For more detailed information about the log ingestion API endpoint /ingest, including additional parameters and configuration options, please refer to the APIs for Writing Logs documentation.

Query Logs

We use the custom_pipeline_logs table as an example to query logs.

Query logs by tags

With the multiple tag columns in custom_pipeline_logs, you can query data by tags flexibly. For example, query the logs with status_code 200 and http_method GET.

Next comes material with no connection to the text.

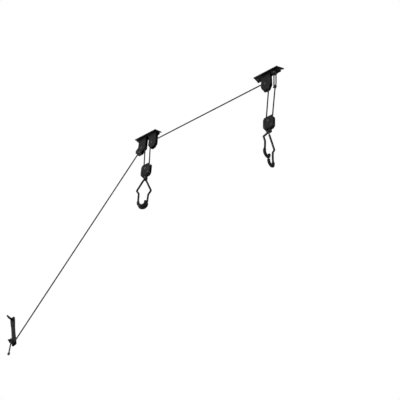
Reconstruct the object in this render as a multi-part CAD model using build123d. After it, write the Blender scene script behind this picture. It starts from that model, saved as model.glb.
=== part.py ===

SELECT * FROM custom_pipeline_logs WHERE status_code = 200 AND http_method = 'GET';
+------------+-------------+----------------------+---------------------------------------------------------------------------------------------------------------------+---------------+---------------------+-------------+
| ip_address | status_code | request_line | user_agent | response_size | timestamp | http_method |
+------------+-------------+----------------------+---------------------------------------------------------------------------------------------------------------------+---------------+---------------------+-------------+
| 127.0.0.1 | 200 | /index.html HTTP/1.1 | Mozilla/5.0 (Windows NT 10.0; Win64; x64) AppleWebKit/537.36 (KHTML, like Gecko) Chrome/91.0.4472.124 Safari/537.36 | 612 | 2024-05-25 20:16:37 | GET |
+------------+-------------+----------------------+---------------------------------------------------------------------------------------------------------------------+---------------+---------------------+-------------+
1 row in set (0.02 sec)

For the text fields request_line and user_agent, you can use matches_term function to search logs. Remember, we created the full-text index for these two columns when creating a pipeline. This allows for high-performance full-text searches.

For example, query the logs with request_line containing /index.html or /api/login.

SELECT * FROM custom_pipeline_logs WHERE matches_term(request_line, '/index.html') OR matches_term(request_line, '/api/login');
+-------------+-------------+----------------------+--------------------------------------------------------------------------------------------------------------------------+---------------+---------------------+-------------+
| ip_address | status_code | request_line | user_agent | response_size | timestamp | http_method |
+-------------+-------------+----------------------+--------------------------------------------------------------------------------------------------------------------------+---------------+---------------------+-------------+
| 127.0.0.1 | 200 | /index.html HTTP/1.1 | Mozilla/5.0 (Windows NT 10.0; Win64; x64) AppleWebKit/537.36 (KHTML, like Gecko) Chrome/91.0.4472.124 Safari/537.36 | 612 | 2024-05-25 20:16:37 | GET |
| 192.168.1.1 | 200 | /api/login HTTP/1.1 | Mozilla/5.0 (Macintosh; Intel Mac OS X 10_15_7) AppleWebKit/537.36 (KHTML, like Gecko) Chrome/88.0.4324.96 Safari/537.36 | 1784 | 2024-05-25 20:17:37 | POST |
+-------------+-------------+----------------------+--------------------------------------------------------------------------------------------------------------------------+---------------+---------------------+-------------+
2 rows in set (0.00 sec)

You can refer to the Full-Text Search document for detailed usage of the matches_term function.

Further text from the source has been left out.